Le Motivazioni della Decisione
La Corte di Cassazione ha dichiarato il ricorso inammissibile sulla base di diverse argomentazioni. In primo luogo, ha ritenuto che l’interpretazione della normativa di settore fornita dai giudici di merito fosse corretta: la produzione di energia, per essere incentivata, deve essere “subvalente” rispetto a quella agricola, che non può essere né fittizia né marginale. L’accertamento della quasi inesistenza delle colture ha reso decisivo questo punto, dimostrando il dolo della truffa incentivi fotovoltaico.

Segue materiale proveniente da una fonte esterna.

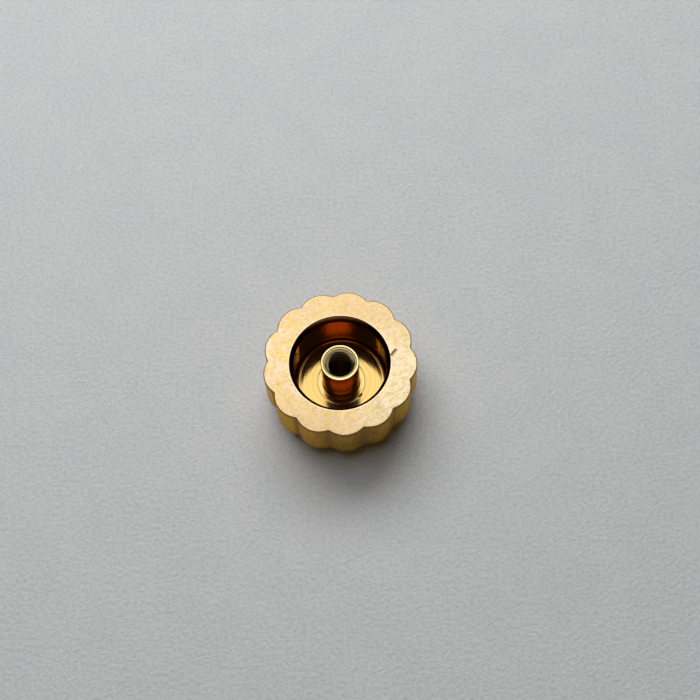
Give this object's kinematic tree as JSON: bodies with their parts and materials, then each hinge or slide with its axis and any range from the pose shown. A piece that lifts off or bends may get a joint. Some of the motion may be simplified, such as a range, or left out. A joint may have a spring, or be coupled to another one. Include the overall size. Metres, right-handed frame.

In secondo luogo, la Corte ha validato la ricostruzione secondo cui l’artificioso frazionamento delle procedure amministrative costituiva un raggiro idoneo a indurre in errore gli enti pubblici. Tale condotta, unita all’omessa indicazione della natura fotovoltaica dell’impianto nella dichiarazione di inizio attività, ha confermato la sussistenza della truffa aggravata.
Infine, è stata confermata anche la legittimità della confisca degli impianti, collegata al reato di lottizzazione abusiva. I giudici hanno ribadito il principio secondo cui la confisca può essere disposta anche se il reato presupposto è dichiarato prescritto, purché la sua sussistenza sia stata accertata nel corso di un processo che ha garantito il pieno contraddittorio.
Le Conclusioni
Questa sentenza rappresenta un importante monito per gli operatori del settore delle energie rinnovabili. La Cassazione riafferma con forza che gli incentivi pubblici legati all’agricoltura non possono essere ottenuti attraverso operazioni speculative che sviliscono la funzione del settore primario. L’attività agricola deve essere reale, effettiva e prevalente. Qualsiasi tentativo di mascherare un’operazione industriale sotto mentite spoglie agricole, attraverso artifici documentali o procedurali, non solo è destinato a fallire, ma integra il grave reato di truffa ai danni dello Stato, con conseguenze patrimoniali significative come la confisca degli impianti e dei profitti illeciti.